== Collected data

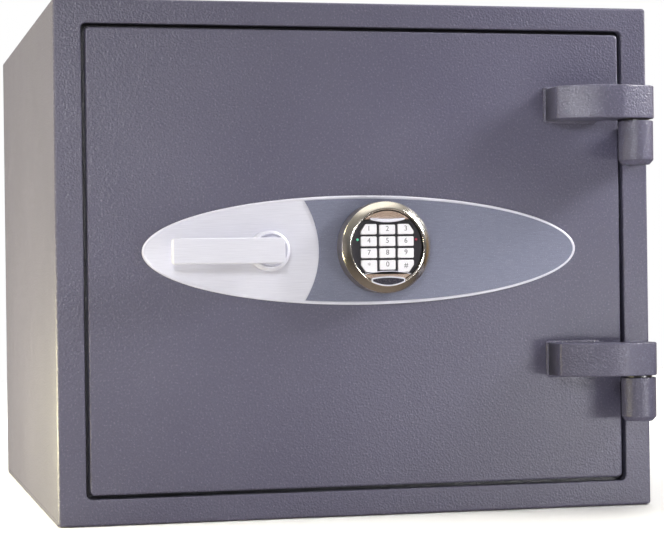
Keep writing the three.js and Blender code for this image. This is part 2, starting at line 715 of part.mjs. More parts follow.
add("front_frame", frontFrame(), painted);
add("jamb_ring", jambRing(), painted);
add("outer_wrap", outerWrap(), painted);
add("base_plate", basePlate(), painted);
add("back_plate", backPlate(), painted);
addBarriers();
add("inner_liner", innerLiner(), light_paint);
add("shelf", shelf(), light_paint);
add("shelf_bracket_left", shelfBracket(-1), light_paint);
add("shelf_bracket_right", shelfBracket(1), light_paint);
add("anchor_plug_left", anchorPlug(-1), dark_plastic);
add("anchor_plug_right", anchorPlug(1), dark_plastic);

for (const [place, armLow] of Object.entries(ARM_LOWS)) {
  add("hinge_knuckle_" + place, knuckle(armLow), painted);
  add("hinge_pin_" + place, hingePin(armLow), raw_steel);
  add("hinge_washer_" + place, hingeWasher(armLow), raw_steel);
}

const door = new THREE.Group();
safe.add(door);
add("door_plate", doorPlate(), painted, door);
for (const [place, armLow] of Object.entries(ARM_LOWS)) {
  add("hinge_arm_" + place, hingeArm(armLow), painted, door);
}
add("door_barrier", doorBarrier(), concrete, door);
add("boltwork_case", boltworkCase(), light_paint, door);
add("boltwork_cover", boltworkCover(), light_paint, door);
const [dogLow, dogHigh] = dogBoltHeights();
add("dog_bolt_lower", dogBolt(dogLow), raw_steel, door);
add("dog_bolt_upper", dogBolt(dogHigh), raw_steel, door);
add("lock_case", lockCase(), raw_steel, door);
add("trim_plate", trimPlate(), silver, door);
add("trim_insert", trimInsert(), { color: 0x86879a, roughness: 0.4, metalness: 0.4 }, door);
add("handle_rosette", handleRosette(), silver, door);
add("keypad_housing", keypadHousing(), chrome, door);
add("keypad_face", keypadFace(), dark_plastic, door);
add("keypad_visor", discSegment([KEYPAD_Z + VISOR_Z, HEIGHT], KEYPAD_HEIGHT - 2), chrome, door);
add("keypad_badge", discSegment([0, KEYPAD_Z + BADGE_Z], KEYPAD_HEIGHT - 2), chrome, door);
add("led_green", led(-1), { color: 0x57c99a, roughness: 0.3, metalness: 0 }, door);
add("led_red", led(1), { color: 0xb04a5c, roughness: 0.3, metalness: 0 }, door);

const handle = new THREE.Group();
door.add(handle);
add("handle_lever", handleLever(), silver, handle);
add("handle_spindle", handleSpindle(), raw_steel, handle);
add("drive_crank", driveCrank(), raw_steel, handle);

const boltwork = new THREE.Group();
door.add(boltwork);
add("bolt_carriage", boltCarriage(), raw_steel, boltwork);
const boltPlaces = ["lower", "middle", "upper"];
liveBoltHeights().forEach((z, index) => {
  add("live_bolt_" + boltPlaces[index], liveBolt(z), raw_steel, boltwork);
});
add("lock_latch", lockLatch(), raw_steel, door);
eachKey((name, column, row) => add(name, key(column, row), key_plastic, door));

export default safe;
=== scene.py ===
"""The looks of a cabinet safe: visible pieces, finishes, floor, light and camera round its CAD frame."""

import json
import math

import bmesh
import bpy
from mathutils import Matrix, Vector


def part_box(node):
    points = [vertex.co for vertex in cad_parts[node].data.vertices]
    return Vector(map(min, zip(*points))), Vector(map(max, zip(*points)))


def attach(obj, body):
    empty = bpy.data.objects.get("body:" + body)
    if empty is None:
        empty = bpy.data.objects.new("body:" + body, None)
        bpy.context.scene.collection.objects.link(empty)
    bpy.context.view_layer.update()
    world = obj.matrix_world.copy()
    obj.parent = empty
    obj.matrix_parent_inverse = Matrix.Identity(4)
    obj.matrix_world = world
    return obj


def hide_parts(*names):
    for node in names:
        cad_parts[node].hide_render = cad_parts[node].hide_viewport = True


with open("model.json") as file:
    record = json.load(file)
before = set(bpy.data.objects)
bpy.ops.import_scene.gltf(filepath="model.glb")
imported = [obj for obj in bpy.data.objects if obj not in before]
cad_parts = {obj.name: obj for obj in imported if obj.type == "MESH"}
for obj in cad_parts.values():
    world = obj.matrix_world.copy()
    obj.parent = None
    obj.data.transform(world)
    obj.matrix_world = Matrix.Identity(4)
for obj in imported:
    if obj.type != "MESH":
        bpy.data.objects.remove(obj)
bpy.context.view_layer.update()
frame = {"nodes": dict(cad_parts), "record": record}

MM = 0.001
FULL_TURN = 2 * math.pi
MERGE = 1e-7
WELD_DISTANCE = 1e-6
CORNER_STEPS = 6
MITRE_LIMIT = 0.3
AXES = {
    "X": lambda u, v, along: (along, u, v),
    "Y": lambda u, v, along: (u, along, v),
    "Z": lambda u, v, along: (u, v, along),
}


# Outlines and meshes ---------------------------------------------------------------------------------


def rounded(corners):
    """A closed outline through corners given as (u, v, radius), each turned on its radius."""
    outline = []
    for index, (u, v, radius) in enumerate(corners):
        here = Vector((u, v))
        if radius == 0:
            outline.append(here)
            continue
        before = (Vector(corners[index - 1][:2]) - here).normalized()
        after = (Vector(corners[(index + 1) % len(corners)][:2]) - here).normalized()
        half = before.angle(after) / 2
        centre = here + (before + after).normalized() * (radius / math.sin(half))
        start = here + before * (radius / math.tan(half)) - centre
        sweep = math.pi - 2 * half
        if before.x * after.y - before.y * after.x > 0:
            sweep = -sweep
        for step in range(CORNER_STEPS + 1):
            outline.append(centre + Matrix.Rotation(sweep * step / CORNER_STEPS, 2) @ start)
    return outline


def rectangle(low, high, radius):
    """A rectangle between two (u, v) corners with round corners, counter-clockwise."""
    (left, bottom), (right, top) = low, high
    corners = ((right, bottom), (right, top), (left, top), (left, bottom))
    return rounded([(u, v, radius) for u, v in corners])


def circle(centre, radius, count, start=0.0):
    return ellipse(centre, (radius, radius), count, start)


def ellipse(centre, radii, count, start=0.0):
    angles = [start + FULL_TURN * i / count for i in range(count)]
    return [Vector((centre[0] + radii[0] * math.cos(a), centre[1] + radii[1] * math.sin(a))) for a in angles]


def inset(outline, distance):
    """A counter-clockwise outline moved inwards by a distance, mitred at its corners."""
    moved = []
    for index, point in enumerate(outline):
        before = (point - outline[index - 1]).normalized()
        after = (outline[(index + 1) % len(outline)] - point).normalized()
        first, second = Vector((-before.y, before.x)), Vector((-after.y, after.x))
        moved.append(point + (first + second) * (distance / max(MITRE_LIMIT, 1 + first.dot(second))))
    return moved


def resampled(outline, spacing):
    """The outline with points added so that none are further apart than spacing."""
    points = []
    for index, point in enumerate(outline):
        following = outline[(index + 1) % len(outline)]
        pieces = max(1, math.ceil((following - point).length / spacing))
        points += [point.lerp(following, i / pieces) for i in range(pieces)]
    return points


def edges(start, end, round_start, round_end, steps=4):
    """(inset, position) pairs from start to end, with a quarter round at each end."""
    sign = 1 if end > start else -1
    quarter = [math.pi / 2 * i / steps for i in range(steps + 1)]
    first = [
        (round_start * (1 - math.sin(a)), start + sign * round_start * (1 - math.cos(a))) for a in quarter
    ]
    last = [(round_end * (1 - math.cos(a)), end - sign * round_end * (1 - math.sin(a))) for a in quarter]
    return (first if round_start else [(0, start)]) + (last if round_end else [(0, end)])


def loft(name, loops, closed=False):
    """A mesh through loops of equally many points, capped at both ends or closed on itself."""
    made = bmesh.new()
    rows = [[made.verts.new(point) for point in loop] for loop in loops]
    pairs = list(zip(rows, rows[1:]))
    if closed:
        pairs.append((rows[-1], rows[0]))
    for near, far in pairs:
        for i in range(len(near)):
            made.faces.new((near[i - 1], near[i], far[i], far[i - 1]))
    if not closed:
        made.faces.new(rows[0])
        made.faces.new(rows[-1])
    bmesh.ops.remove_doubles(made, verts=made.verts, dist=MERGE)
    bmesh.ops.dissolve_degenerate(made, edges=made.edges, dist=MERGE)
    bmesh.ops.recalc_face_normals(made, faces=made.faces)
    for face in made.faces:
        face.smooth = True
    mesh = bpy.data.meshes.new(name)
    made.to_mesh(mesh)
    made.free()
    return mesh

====

[Exercise brief] Quote word for word every line from the one that has "const boltwork = new THREE.Group();" through the one that has "points = [vertex.co".

[Response for this exercise]
const boltwork = new THREE.Group();
door.add(boltwork);
add("bolt_carriage", boltCarriage(), raw_steel, boltwork);
const boltPlaces = ["lower", "middle", "upper"];
liveBoltHeights().forEach((z, index) => {
  add("live_bolt_" + boltPlaces[index], liveBolt(z), raw_steel, boltwork);
});
add("lock_latch", lockLatch(), raw_steel, door);
eachKey((name, column, row) => add(name, key(column, row), key_plastic, door));

export default safe;
=== scene.py ===
"""The looks of a cabinet safe: visible pieces, finishes, floor, light and camera round its CAD frame."""

import json
import math

import bmesh
import bpy
from mathutils import Matrix, Vector


def part_box(node):
    points = [vertex.co for vertex in cad_parts[node].data.vertices]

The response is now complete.